Difference between revisions of "Talk:2021 USAMO Problems/Problem 1"

Latest revision as of 14:14, 15 September 2021

We are given the acute triangle $ABC$ , rectangles $AA_1B_2B, BB_1C_2C, CC_1A_2A$ such that $\angle AA_1B + \angle BB_1C + \angle CC_1A = \pi$ . Let's call $\angle AA_1B = \alpha, \angle BB_1C = \beta, \angle CC_1A = \gamma$ .

Construct circumcircles $X_1, X_2$ around the rectangles $AA_1B_2B, BB_1C_2C$ respectively. $X_1, X_2$ intersect at two points: $B$ and a second point we will label $O$ . Now $A_1B$ is a diameter of $X_1$ , and $C_2B$ is a diameter of $X_2$ , so $\angle A_1OB = \angle C_2OB = \frac{\pi}{2}$ , and $\angle A_1OC_2 = \pi$ , so $O$ is on the diagonal $A_1C_2$ .

$\angle A_1BB_2 = \angle A_1OB_2 = \alpha$ (angles standing on the same arc of the circle $X1$ ), and similarly, $\angle B_1BC_2 = \angle B_1OC_2 = \beta$ . Therefore, $\angle B_2OB_1 = \pi - (\alpha + \beta) = \gamma$ .

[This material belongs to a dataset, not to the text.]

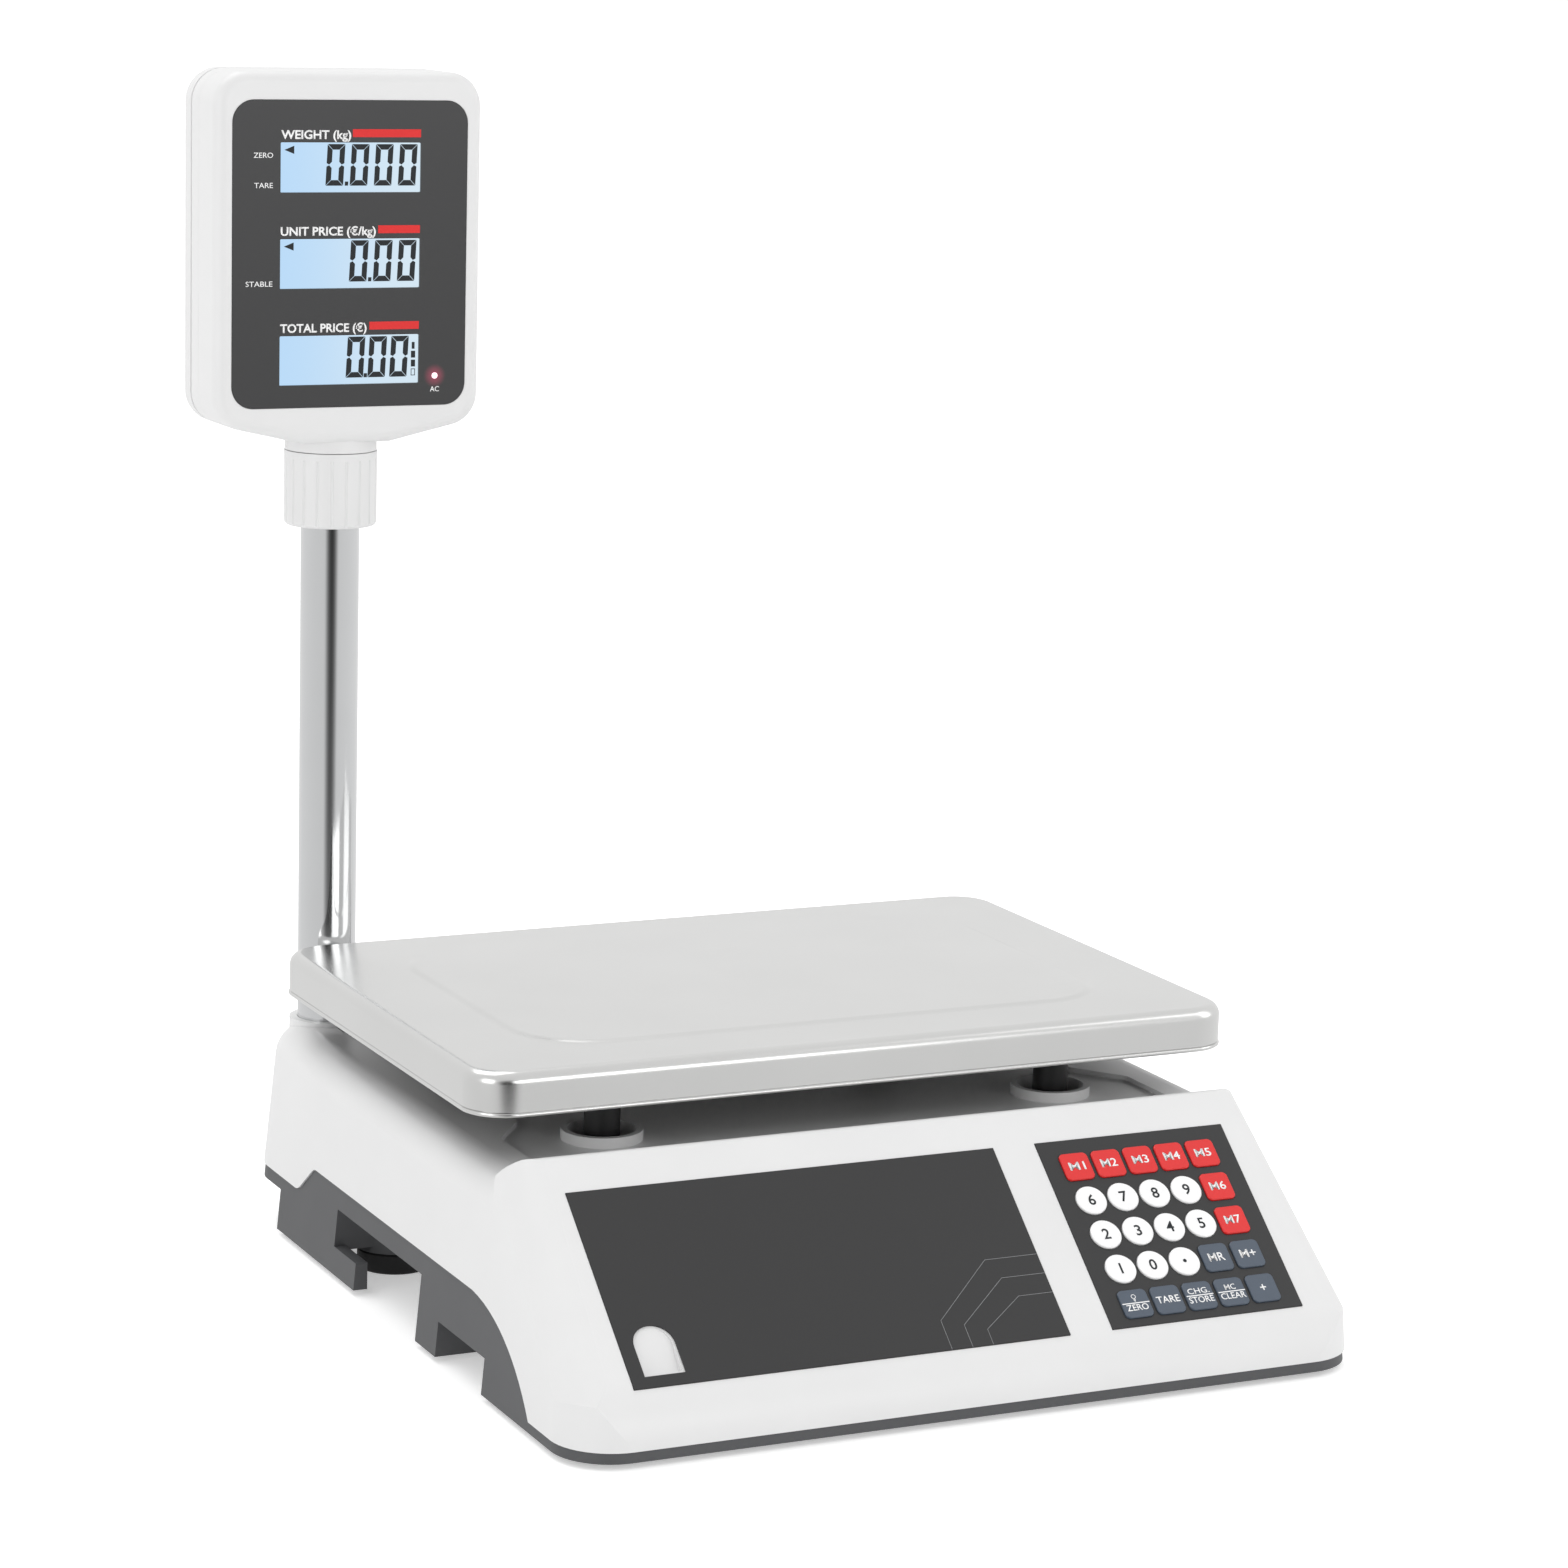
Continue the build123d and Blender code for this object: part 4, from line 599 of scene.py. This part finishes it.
# ---------------------------------------------------------------- operators
class PRICESCALE_OT_finishes(bpy.types.Operator):
    """Gives every CAD node the finish of its real material"""

    bl_idname = "pricescale.finishes"
    bl_label = "Finish the Frame"

    def execute(self, context):
        c = colours()
        lamps = [lamp_place(side) for side in DISPLAY_SIDES]
        head_low, head_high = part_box("lcd_modules")
        middle, half = (head_low + head_high) / 2, (head_high - head_low) / 2
        white = moulded_abs("moulded_white_abs", c.cover, 0.36)
        black = moulded_abs("moulded_black_abs", linear("#1C1C1D"), 0.45, spread=0.06)
        red_key = moulded_key("red_key_cap", c.red)
        white_key = moulded_key("white_key_cap", c.white)
        grey_key = moulded_key("grey_key_cap", c.grey)
        finishes = {
            white: ["upper_cover", "head_front_shell", "head_rear_shell", "pole_collar"],
            moulded_abs("moulded_grey_abs", c.housing, 0.5, 1.0, 0.02, 0.03): [
                "lower_housing", "battery_door"],
            printed_film("printed_film", c.panel): ["front_overlay", "keypad_overlay"],
            display_panel("tinted_acrylic", c.face, lamps): ["head_panels"],
            backlit_display("backlit_display", c.glass, middle, half.x, half.y): ["lcd_modules"],
            rolled_stainless("rolled_stainless", c.steel): ["pan"],
            chrome_plate("chrome_plate"): ["pole"],
            black: ["posts", "power_inlet", "switch_frame", "switch_rocker", "pole_socket"],
            moulded_abs("battery_case_abs", linear("#2A2B2D"), 0.5, spread=0.05): ["battery"],
            moulded_abs("cable_pvc", linear("#232324"), 0.48, spread=0.05): ["display_cable"],
            foot_rubber("foot_rubber"): [n for n in frame["nodes"] if n.startswith("foot_pad_")],
            zinc_steel("zinc_steel"): ["case_screws", "load_cell_bolts", "head_screws"]
            + [n for n in frame["nodes"] if n.startswith("foot_screw_")],
            milled_aluminium("milled_aluminium"): ["load_cell", "spider"],
            solder_mask("solder_mask"): ["keypad_board", "main_board", "head_board"],
            red_key: [f"key_{name}" for name in RED_KEYS],
            white_key: [f"key_{name}" for name in WHITE_KEYS],
            grey_key: [f"key_{name}" for name in GREY_KEYS],
        }
        finished = set()
        for material, nodes in finishes.items():
            for node in nodes:
                mesh = frame["nodes"][node].data
                mesh.materials.clear()
                mesh.materials.append(material)
                finished.add(node)
        bare = set(frame["nodes"]) - finished
        if bare:
            raise RuntimeError(f"no finish is named for {sorted(bare)}")
        printing_ink("white_ink", c.white)
        printing_ink("dark_ink", c.ink)
        printing_ink("red_ink", c.red)
        printing_ink("grey_ink", linear("#8C8D8F"))
        lamp_lens("lamp_lens")
        return {"FINISHED"}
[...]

Construct another circumcircle $X_3$ around the triangle $AOC$ , which intersects $AA_2$ in $A'$ , and $CC_1$ in $C'$ . We will prove that $A'=A_2, C'=C_1$ . Note that $A'AOC$ is a cyclic quadrilateral in $X_3$ , so since $\angle A'AC = \frac{\pi}{2}$ , $A'C$ is a diameter of $X_3$ and $\angle A'OC = \angle A'C'C = \frac{\pi}{2}$ - so $A'ACC'$ is a rectangle.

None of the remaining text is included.